German economist and politician

Anita Bose Pfaff (born 29 November 1942) is an Austrian economist, who has previously been a professor at the University of Augsburg as well as a politician in the Social Democratic Party of Germany. She is the daughter of Indian nationalist Subhas Chandra Bose and his wife, (Note: "While writing The Indian Struggle, Bose also hired a secretary by the name of Emilie Schenkl. They eventually fell in love and married secretly in accordance with Hindu rites.") or companion, (Note: "Although we must take Emilie Schenkl at her word (about her secret marriage to Bose in 1937), there are a few nagging doubts about an actual marriage ceremony because there is no document that I have seen and no testimony by any other person. ... Other biographers have written that Bose and Miss Schenkl were married in 1942, while Krishna Bose, implying 1941, leaves the date ambiguous. The strangest and most confusing testimony comes from A. C. N. Nambiar, who was with the couple in Badgastein briefly in 1937, and was with them in Berlin during the war as second-in-command to Bose. In an answer to my question about the marriage, he wrote to me in 1978: 'I cannot state anything definite about the marriage of Bose referred to by you, since I came to know of it only a good while after the end of the last world war ... I can imagine the marriage having been a very informal one ...'... So what are we left with? ... We know they had a close passionate relationship and that they had a child, Anita, born 29 November 1942, in Vienna. ... And we have Emilie Schenkl's testimony that they were married secretly in 1937. Whatever the precise dates, the most important thing is the relationship.") Emilie Schenkl. (Note: "Apart from the Free India Centre, Bose also had another reason to feel satisfied-even comfortable-in Berlin. After months of residing in a hotel, the Foreign Office procured a luxurious residence for him along with a butler, cook, gardener and an SS-chauffeured car. Emilie Schenkl moved in openly with him. The Germans, aware of the nature of their relationship, refrained from any involvement. The following year she gave birth to a daughter.)

==Early life==

Pfaff is the only child of Emilie Schenkl and Subhas Chandra Bose, who—with a view to attempting an armed attack on the British Indian Empire with the help of Imperial Japan—left Schenkl and Pfaff in Europe, and moved to southeast Asia, when Pfaff was four months old. Pfaff was raised by her mother, who worked shifts in a telephone trunk office during the postwar years to support the family, which included Pfaff's maternal grandmother.

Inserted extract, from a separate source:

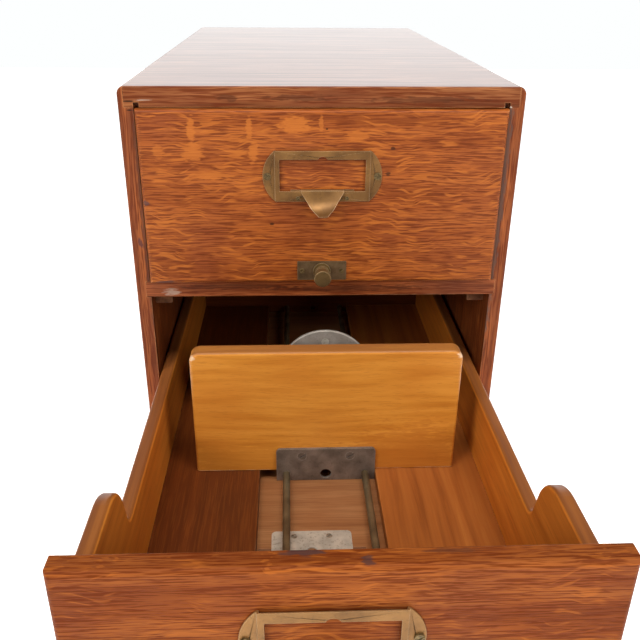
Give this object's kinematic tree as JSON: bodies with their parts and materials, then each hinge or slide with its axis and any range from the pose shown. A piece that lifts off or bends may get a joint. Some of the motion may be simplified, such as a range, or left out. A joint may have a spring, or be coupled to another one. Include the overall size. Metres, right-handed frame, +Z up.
{
  "type": "desktop card file cabinet",
  "caption": "Desktop wooden file with card drawers one above the other, brass label pulls, scooped drawer sides and sliding follower blocks.",
  "frame": {"origin": "middle of the base, where it stands on the desk", "axes": "+Z up, +Y to the back of the cabinet, +X to the right as one faces the drawers; rest pose has the upper drawer shut and the lower drawer out 252.5 mm"},
  "size_m": [0.254, 0.7605, 0.2689],
  "materials": {
    "cabinet_oak": "stained and varnished oak",
    "quartered_oak": "stained and varnished quarter-sawn oak with ray fleck",
    "inner_wood": "plain wood, aged",
    "drawer_wood": "varnished plain wood",
    "floor_wood": "varnished plain wood",
    "aged_brass": "aged, satin",
    "nickel_plate": "worn nickel plate",
    "grey_steel": "dull",
    "dark_steel": "darkened, satin"
  },
  "bodies": {
    "cabinet": {"left_side": "cabinet_oak", "right_side": "cabinet_oak", "left_runner": "inner_wood", "right_runner": "inner_wood", "top_board": "cabinet_oak", "bottom_board": "inner_wood", "back_panel": "inner_wood", "divider_rail": "cabinet_oak", "runner_screws": "dark_steel", "back_panel_screws": "dark_steel"},
    "upper_drawer": {"upper_front": "quartered_oak", "upper_left_side": "drawer_wood", "upper_right_side": "drawer_wood", "upper_back": "drawer_wood", "upper_base_board": "floor_wood", "upper_left_floor_board": "floor_wood", "upper_right_floor_board": "floor_wood", "upper_label_holder": "aged_brass", "upper_finger_pull": "aged_brass", "upper_pull_rivets": "aged_brass", "upper_label_screws": "aged_brass", "upper_knob_plate": "aged_brass", "upper_knob_plate_screws": "aged_brass", "upper_guide_rods": "dark_steel", "upper_catch_plate": "nickel_plate", "upper_catch_screws": "dark_steel"},
    "upper_follower": {"upper_follower_block": "dark_steel", "upper_foot_plate": "dark_steel", "upper_foot_screws": "dark_steel", "upper_follower_bracket": "dark_steel", "upper_bracket_screws": "dark_steel"},
    "upper_lock": {"upper_lock_spindle": "grey_steel", "upper_lock_disc": "grey_steel", "upper_finger_pin": "nickel_plate"},
    "lower_drawer": {"lower_front": "quartered_oak", "lower_left_side": "drawer_wood", "lower_right_side": "drawer_wood", "lower_back": "drawer_wood", "lower_base_board": "floor_wood", "lower_left_floor_board": "floor_wood", "lower_right_floor_board": "floor_wood", "lower_label_holder": "aged_brass", "lower_finger_pull": "aged_brass", "lower_pull_rivets": "aged_brass", "lower_label_screws": "aged_brass", "lower_knob_plate": "aged_brass", "lower_knob_plate_screws": "aged_brass", "lower_guide_rods": "dark_steel", "lower_catch_plate": "nickel_plate", "lower_catch_screws": "dark_steel"},
    "lower_follower": {"lower_follower_block": "dark_steel", "lower_foot_plate": "dark_steel", "lower_foot_screws": "dark_steel", "lower_follower_bracket": "dark_steel", "lower_bracket_screws": "dark_steel"},
    "lower_lock": {"lower_lock_spindle": "grey_steel", "lower_lock_disc": "grey_steel", "lower_finger_pin": "nickel_plate"},
    "upper_card_rod": {"upper_card_rod": "dark_steel"},
    "upper_rod_knob": {"upper_rod_knob": "aged_brass"}
  },
  "joints": [
    {"name": "upper_drawer_slide", "type": "slide", "parent": "cabinet", "child": "upper_drawer", "axis": [0, -1, 0], "range_m": [0, 0.33]},
    {"name": "lower_drawer_slide", "type": "slide", "parent": "cabinet", "child": "lower_drawer", "axis": [0, -1, 0], "range_m": [-0.2525, 0.0775]},
    {"name": "upper_follower_slide", "type": "slide", "parent": "upper_drawer", "child": "upper_follower", "axis": [0, 1, 0], "range_m": [-0.24, 0.175]},
    {"name": "lower_follower_slide", "type": "slide", "parent": "lower_drawer", "child": "lower_follower", "axis": [0, 1, 0], "range_m": [-0.18, 0.235]},
    {"name": "upper_lock_turn", "type": "hinge", "parent": "upper_follower", "child": "upper_lock", "pos_m": [-0.0004, 0.0512, 0.2135], "axis": [0, 1, 0], "range_deg": [-120, 120]},
    {"name": "lower_lock_turn", "type": "hinge", "parent": "lower_follower", "child": "lower_lock", "pos_m": [0.0012, -0.2618, 0.086], "axis": [0, 1, 0], "range_deg": [-120, 120]},
    {"name": "upper_card_rod_slide", "type": "slide", "parent": "upper_drawer", "child": "upper_card_rod", "axis": [0, -1, 0], "range_m": [0, 0.46]},
    {"name": "upper_rod_knob_turn", "type": "hinge", "parent": "upper_card_rod", "child": "upper_rod_knob", "pos_m": [-0.0004, -0.2545, 0.1497], "axis": [0, 1, 0], "continuous": true}
  ]
}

Pfaff was not given her father's last name at birth, and grew up as Anita Schenkl.

==Academic career==

As of 2012, Pfaff was a professor of economics at the University of Augsburg.

==Marriage and family==

Pfaff is married to Professor Martin Pfaff, who was previously a member of the Bundestag (the German parliament), representing the SPD. They have three children: Peter Arun, Thomas Krishna and Maya Carina.

==Media==

Pfaff is mentioned in the Bollywood film Netaji Subhas Chandra Bose: The Forgotten Hero.